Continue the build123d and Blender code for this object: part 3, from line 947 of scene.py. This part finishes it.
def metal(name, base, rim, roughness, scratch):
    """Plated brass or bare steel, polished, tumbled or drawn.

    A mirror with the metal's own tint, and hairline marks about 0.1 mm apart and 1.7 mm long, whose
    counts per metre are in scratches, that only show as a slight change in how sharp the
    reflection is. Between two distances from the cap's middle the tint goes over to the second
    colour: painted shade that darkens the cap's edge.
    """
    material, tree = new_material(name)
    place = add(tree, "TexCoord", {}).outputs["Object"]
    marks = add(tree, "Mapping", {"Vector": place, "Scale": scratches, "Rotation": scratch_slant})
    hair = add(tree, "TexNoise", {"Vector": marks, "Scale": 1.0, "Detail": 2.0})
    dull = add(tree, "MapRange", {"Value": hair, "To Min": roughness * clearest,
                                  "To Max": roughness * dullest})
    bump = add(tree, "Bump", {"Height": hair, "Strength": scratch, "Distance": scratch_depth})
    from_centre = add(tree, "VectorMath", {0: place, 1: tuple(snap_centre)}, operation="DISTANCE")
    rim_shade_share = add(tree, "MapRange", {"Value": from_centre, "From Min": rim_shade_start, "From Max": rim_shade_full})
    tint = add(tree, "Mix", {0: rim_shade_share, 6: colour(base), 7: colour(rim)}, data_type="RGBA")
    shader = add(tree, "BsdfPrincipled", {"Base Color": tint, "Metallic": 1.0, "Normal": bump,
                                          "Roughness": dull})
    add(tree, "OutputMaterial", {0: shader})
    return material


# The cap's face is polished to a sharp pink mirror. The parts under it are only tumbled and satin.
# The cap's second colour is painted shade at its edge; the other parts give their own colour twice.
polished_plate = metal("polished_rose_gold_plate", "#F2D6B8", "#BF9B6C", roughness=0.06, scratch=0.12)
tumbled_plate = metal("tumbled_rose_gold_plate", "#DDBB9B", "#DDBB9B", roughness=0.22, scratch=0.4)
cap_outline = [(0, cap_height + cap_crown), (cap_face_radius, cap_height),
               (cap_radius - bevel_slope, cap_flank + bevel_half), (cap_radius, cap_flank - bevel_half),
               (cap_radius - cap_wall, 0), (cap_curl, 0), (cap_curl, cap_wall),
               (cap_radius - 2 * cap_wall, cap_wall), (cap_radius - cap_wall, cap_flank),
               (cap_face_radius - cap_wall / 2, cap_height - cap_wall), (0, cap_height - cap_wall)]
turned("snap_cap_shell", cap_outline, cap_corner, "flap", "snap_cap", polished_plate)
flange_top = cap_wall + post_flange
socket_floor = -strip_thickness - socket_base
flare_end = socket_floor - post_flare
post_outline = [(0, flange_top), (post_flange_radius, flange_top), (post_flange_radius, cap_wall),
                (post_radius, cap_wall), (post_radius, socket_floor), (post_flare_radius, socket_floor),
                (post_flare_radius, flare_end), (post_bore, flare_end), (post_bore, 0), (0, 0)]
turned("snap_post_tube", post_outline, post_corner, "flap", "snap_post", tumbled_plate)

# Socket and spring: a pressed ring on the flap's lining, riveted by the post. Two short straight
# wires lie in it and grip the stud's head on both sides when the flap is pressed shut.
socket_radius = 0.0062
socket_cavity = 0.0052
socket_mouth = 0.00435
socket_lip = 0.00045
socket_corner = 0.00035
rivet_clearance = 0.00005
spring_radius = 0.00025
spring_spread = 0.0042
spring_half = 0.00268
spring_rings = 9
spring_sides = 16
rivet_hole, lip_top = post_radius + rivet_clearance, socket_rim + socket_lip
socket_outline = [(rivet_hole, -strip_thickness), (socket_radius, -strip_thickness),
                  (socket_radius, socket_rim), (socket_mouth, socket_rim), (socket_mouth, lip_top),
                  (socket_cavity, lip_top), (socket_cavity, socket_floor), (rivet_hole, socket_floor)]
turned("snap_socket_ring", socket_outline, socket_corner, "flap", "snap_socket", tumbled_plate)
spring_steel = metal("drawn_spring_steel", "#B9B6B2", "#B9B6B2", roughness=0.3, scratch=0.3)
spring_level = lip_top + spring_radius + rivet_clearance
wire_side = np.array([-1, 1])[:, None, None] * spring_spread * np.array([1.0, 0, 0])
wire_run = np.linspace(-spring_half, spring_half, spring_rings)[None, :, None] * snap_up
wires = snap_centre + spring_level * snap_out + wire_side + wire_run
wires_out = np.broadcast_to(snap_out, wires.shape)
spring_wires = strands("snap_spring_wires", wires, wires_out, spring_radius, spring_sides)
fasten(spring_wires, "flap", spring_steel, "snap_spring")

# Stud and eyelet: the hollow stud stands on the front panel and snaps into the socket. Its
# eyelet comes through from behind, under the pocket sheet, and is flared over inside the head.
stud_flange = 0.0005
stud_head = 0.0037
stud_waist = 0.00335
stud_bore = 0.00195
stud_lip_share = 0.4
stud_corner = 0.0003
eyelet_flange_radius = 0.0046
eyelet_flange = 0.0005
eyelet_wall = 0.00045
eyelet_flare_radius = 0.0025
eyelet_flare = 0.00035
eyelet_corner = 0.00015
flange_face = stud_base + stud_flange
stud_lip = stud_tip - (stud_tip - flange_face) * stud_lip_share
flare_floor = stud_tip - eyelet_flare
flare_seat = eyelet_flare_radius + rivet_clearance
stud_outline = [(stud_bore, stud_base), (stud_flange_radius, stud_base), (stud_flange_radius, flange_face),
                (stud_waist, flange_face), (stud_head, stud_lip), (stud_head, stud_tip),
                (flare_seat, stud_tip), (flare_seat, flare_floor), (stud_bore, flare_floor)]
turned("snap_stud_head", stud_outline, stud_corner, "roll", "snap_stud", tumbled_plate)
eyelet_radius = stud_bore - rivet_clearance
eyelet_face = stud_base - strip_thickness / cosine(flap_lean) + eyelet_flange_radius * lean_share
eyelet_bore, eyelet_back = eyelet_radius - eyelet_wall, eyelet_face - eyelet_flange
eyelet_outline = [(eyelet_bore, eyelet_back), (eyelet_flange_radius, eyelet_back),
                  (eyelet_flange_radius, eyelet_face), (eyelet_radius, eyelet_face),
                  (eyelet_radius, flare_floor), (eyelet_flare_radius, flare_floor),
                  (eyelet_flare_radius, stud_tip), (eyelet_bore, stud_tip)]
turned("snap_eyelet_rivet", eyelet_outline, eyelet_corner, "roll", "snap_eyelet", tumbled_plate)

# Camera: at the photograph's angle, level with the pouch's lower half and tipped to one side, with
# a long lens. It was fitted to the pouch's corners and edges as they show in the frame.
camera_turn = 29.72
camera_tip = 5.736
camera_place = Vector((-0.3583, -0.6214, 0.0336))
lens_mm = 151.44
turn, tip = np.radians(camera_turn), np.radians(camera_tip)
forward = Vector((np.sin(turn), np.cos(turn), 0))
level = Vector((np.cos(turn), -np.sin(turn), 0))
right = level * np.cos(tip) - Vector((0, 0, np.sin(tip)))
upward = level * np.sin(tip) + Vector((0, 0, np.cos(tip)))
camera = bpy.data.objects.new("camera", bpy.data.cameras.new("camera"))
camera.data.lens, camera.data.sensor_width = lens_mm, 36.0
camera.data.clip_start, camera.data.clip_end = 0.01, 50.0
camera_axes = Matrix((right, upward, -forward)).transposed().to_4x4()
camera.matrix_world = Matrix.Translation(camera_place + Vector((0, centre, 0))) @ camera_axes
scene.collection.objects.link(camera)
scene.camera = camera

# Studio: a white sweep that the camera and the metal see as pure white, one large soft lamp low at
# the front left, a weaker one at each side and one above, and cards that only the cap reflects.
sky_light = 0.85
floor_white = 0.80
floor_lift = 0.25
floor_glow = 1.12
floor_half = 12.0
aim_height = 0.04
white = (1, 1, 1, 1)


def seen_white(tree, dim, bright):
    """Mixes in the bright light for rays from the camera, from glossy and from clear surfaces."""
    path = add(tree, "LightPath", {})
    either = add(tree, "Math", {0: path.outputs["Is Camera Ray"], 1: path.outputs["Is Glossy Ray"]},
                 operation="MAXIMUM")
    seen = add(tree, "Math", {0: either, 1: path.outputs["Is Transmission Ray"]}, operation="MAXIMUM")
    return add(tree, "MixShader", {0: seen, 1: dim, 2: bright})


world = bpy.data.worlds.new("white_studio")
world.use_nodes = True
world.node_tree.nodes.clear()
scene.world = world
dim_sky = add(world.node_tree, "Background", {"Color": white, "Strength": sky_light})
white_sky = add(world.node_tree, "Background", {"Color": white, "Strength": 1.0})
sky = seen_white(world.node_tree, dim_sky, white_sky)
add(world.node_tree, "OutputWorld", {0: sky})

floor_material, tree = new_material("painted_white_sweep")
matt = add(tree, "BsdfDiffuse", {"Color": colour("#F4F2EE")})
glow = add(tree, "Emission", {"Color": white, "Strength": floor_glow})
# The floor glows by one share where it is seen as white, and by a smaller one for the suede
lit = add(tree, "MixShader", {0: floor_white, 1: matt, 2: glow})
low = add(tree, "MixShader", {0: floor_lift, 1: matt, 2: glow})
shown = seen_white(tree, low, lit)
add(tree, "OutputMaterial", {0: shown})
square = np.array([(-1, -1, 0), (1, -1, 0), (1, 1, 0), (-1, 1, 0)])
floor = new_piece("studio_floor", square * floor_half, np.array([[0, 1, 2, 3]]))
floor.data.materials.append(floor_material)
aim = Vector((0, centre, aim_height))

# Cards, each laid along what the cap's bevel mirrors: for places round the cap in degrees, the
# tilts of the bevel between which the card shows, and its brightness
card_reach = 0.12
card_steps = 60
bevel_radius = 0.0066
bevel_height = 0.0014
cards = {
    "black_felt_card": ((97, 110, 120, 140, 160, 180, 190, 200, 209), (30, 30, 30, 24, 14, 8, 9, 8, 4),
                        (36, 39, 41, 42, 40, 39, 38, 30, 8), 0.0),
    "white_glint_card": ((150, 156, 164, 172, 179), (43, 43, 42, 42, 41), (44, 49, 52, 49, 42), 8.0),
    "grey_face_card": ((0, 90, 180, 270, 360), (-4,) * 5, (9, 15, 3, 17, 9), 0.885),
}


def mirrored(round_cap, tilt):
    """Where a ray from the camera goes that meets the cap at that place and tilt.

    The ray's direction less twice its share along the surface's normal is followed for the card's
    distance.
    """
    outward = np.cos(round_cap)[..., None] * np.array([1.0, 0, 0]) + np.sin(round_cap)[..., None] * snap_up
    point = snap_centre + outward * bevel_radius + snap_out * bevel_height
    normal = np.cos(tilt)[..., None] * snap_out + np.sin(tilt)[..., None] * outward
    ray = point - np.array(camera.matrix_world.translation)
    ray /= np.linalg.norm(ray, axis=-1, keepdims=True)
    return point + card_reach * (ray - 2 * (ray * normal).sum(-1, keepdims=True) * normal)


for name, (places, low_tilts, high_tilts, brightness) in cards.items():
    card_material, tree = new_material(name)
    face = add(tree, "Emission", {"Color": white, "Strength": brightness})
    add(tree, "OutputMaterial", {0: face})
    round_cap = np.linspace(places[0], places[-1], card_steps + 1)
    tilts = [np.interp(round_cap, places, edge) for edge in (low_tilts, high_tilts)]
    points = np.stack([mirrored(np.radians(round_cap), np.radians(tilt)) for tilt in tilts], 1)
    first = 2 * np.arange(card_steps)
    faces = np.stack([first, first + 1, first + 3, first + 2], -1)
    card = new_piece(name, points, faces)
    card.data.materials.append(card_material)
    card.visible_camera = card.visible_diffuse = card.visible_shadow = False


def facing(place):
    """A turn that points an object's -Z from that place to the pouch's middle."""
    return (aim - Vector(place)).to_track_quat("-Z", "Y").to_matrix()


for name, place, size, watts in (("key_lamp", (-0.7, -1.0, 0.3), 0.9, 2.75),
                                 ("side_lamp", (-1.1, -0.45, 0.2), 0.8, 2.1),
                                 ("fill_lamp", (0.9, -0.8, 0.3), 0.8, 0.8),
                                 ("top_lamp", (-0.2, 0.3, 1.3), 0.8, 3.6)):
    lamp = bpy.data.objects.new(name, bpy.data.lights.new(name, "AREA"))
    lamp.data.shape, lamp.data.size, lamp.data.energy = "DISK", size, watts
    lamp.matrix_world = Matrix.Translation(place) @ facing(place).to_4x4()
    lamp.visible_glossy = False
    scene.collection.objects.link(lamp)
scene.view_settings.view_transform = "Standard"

^^^^^^^^^^^^^^^^

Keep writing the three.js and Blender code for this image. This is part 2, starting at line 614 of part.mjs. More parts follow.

^^^^^^^^^^^^^^^^

> What is asked
From the records above, give again exactly the lines running from the line with "Continue the build123d" to the line with "tumbled or drawn.", inclusive.

> Answer to the task
Continue the build123d and Blender code for this object: part 3, from line 947 of scene.py. This part finishes it.
def metal(name, base, rim, roughness, scratch):
    """Plated brass or bare steel, polished, tumbled or drawn.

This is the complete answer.